Spinner’s YarnTim Dale Lace |
Author: Peebles, Ian
Rating: 4 stars
I have a special interest in cricketers from The Golden Age, but I must confess that I knew very little about Ian Peebles aside from his being a cricket journalist for The Times and an international cricketer. He is very humble about his international cricket achievements and although Spinner’s Yarn is an autobiography, the spotlight is seldom just on Peebles.
Peebles is proud to be Scottish and his book starts with his rural upbringing in Scotland and is full of nostalgic cricket stories from that time. He describes the day his father took him as a thirteen-year-old, to see the 1921 Australians, as “the most memorable day” of his “young cricketing life”. In 1923 he acted as a tour guide to a few players from the county team, Leicestershire. His father was a club cricketer who, on the day his first son was born in Aberdeen, made a hundred on the Aberdeenshire cricket ground, Mannofield, that incidentally, is the last ground in Britain on which Don Bradman made a century. When Peebles was two the family moved to Wick in Caithness where his first recollection is of his mother telling the family there was going to be a great war. Little did he know then the effect that a quarter a century later the Second World War would have on him, both physically and mentally!
In the mid 1920s Peebles moved to London and took the job of personal secretary to the famous South African all-rounder, Aubrey Faulkner. He paints a picture of a complex relationship between himself and Faulkner that I find very interesting. Faulkner is famous for his cricket school, the Faulkner School of Cricket, where Peebles worked with him.
Master and servant were contrasting people with different views on life, but it is clear that Peebles had a great respect for Faulkner and that his employer had a positive and lasting influence on Peebles’ playing career. Their friendship was tested at times, particularly when they had a fall out over differing aims for the school; Peebles wanted to make the school financially viable whereas Faulkner was in it for the love of the game.

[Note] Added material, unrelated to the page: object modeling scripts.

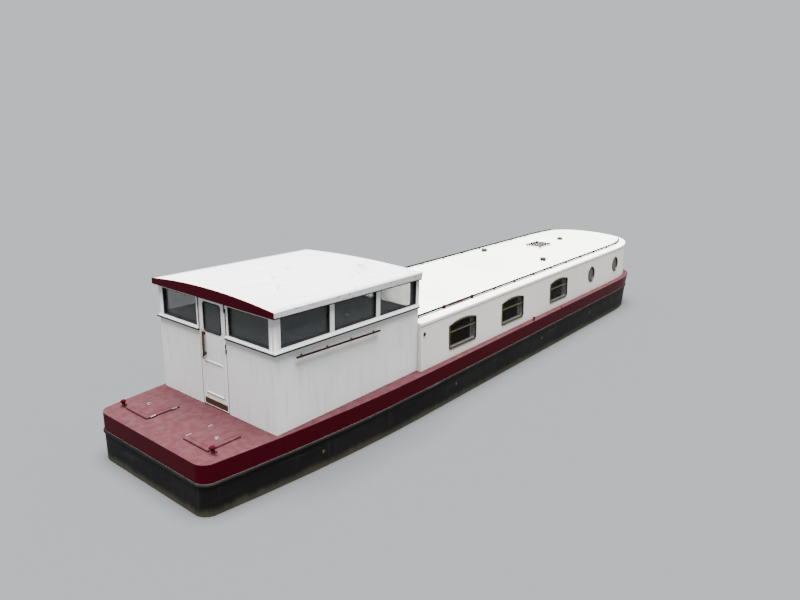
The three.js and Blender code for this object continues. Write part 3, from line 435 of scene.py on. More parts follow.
def worn(name, color, metallic, patches, tone, roughness, grain, shine=0.5):
    """A finish with patches of another tone and gloss, and a fine grain.

    patches holds their scale, detail, lower and upper threshold, and share of the tone. roughness
    is that of the clean parts and what the patches add. grain is scale, detail, strength and depth.
    """
    scale, detail, low, high, share = patches
    clean, added = roughness
    made = Finish(name, color, clean, metallic, shine)
    made.patches = made.blotches(scale, detail, low, high)
    made.layer(made.patches * share, tone)
    if added:
        made.give("Roughness", clean + made.patches * added)
    made.relief(made.noise(*grain[:2]), *grain[2:])
    return made


lids = []
for side in (1, -1):
    lids.append(slab((ahead(0.28), side * 0.44, 1.335), (ahead(0.82), side * 0.99, 1.378), 0.012, 3))
    lids.append(slab((ahead(0.34), side * 0.50, 1.376), (ahead(0.76), side * 0.93, 1.383), 0.003, 2))
done(fused(lids), "stern_locker_lids", maroon)
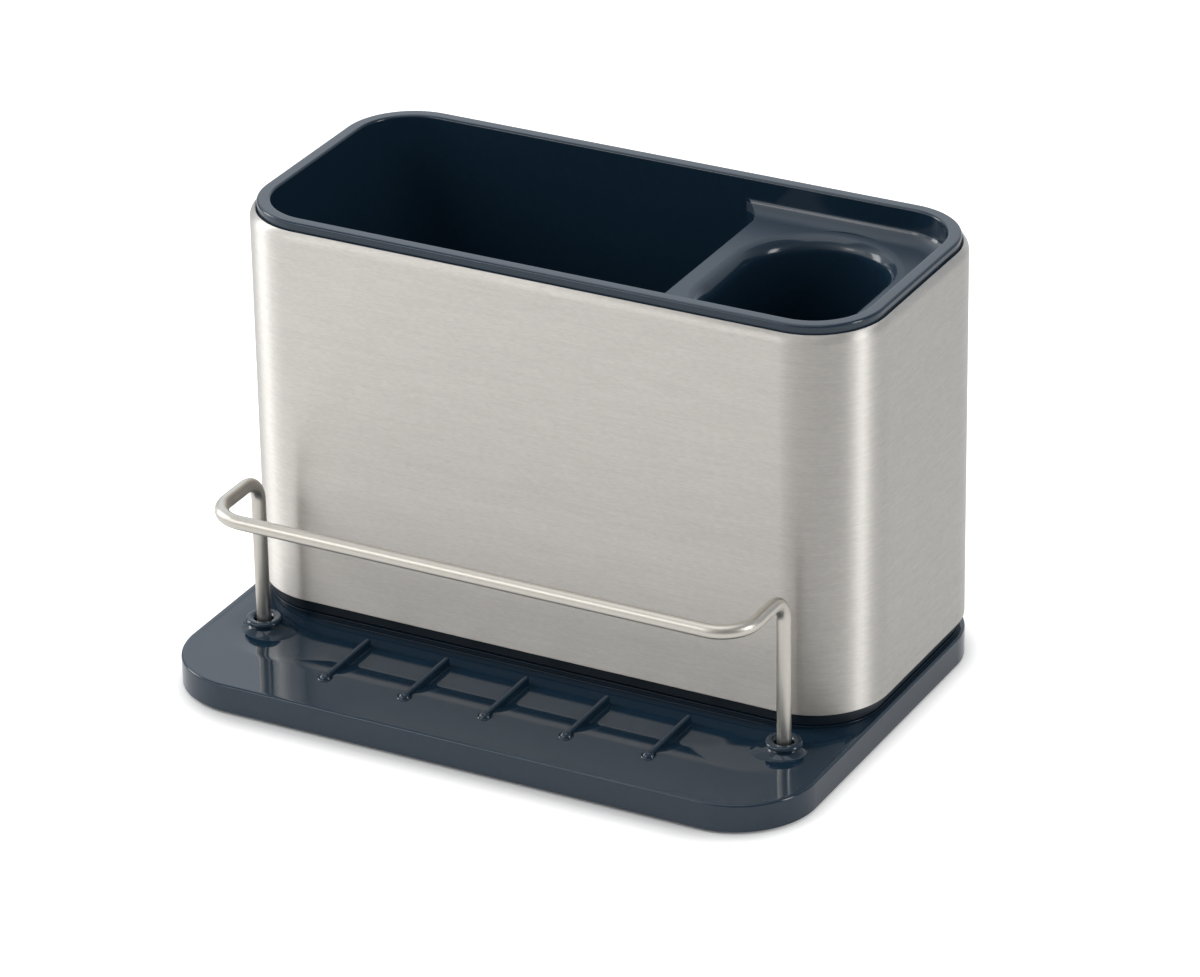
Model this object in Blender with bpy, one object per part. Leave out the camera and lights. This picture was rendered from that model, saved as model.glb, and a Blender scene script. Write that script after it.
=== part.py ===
"""Free-standing sink tidy.

A brushed steel sleeve stands on a wide drip tray. A moulded plastic liner with a long
compartment and a round-ended cup lifts out of the sleeve, the sleeve and its base lift
off the tray, and a bent wire towel rail plugs into two sockets in front of them.

Metres, +Z up, front of the tidy towards -Y. The origin is on the worktop, under the
middle of the drip tray.
"""

from math import acos, cos, pi, radians, sin

import bmesh
import bpy
from mathutils import Vector

# Shared fits
FIT_GAP = 0.0003
CUT_OVERRUN = 0.004
MERGE_DISTANCE = 0.000001
CORNER_STEPS = 8
FILLET_STEPS = 4
ROUND_STEPS = 24
KNOB_STEPS = 12
SMOOTH_ANGLE = radians(32)

# Steel sleeve
SLEEVE_WIDTH = 0.2392
SLEEVE_DEPTH = 0.111
SLEEVE_HEIGHT = 0.140
SLEEVE_CORNER_RADIUS = 0.0277
SHEET = 0.0008
SHOULDER_RADIUS = 0.004
SHOULDER_REACH = 0.0022
HEM_REACH = 0.0032
HEM_RADIUS = 0.001
SLEEVE_LIFT = 0.00495

# Drip tray
TRAY_SIDE_MARGIN = 0.0004
TRAY_BACK_MARGIN = 0.0003
TRAY_FRONT_REACH = 0.0577
TRAY_CORNER_RADIUS = 0.0287
TRAY_EDGE_HEIGHT = 0.010
TRAY_EDGE_ROUND = 0.0006
TRAY_SKIRT = 0.0024
TRAY_FLOOR = 0.0026
DISH_DEPTH = 0.0037
DISH_RUN = 0.0395
DISH_CORNER_RADIUS = 0.006
DISH_RING_SHARES = (0.06, 0.14, 0.25, 0.4, 0.6, 0.8, 1.0)

# Raised seat of the tray, which carries the caddy
SEAT_RISE = 0.0039
SEAT_INSET = 0.002
SEAT_APRON = 0.012
SEAT_LEDGE = 0.0046

# Ribs on the tray floor
RIB_COUNT = 5
RIB_PITCH = 0.0311
RIB_WIDTH = 0.0022
RIB_LENGTH = 0.0325
RIB_HEIGHT = 0.0047
RIB_BACK_GAP = 0.0072
KNOB_RADIUS = 0.00215
KNOB_RISE = 0.0004

# Sockets that hold the towel rail
SOCKET_SPACING = 0.2013
SOCKET_FRONT_GAP = 0.0133
SOCKET_HEIGHT = 0.0067
SOCKET_TOP_RADIUS = 0.0062
SOCKET_FOOT_RADIUS = 0.0082
SOCKET_BORE_RADIUS = 0.0031
SOCKET_DEPTH = 0.0095
SOCKET_ROUND = 0.0011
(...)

Because Faulkner had respect for him as a player, he coached Peebles in the nets. Without this friendship and guidance, Peebles is certain he would never have played for England. Once picked for England he never convinces you he was actually quite good enough and this is further testament to his modesty because, if you read quotes from none other than Bill Woodfull and Don Bradman, who both spoke highly of his bowling, you will gather that he was far better than he would have you believe. Whilst I knew that Peebles had played Test Cricket before reading his story, I did not know that he troubled a great like Woodfull and dismissed The Don in 1930. I was pleased to read that after that success, and following their fallout in 1928, Peebles and Faulkner patched things up before the latter’s tragic suicide in 1930.
All in all Spinner’s Yarn follows a satisfying sequence from its author’s childhood in Scotland right through to the end of his time as a cricket journalist for the Times. Personally, I feel modern autobiographies rush in to the playing days and come to an abrupt end at retirement but Peebles’ book does not do that. It gives us a full picture of the man.
Sadly, Peebles’ own First Class career effectively ended when he lost his eye during the blitz. This came about when his office took a direct hit from a bomb as he stood on the pavement with a small crowd of people. He suffered ongoing leg pain in the left leg and the right foot from the blast. Peebles however, is characteristically matter-of-fact about this and the other times when things went against him and as always, turns attention away from himself.
Much of the book is concerned with Peebles’ career with Middlesex, who he captained in 1939, and work as a cricket reporter for various publications. This was in an era when with the press box was full of cricket journalists who give me the impression that they had some classical journalism education! The eloquent reporting from John Arlott, Neville Cardus and ‘Crusoe’ Robertson-Glasgow, for example, are synonymous with classic cricket writing. I doubt that the reputation of the writing from many of today’s journalists, chosen from the pool of ex-players, will ever reach the heights of those greats.
Overall, it is a thoroughly enjoyable read, full of surprises and with that in mind, I give it four out of five stars.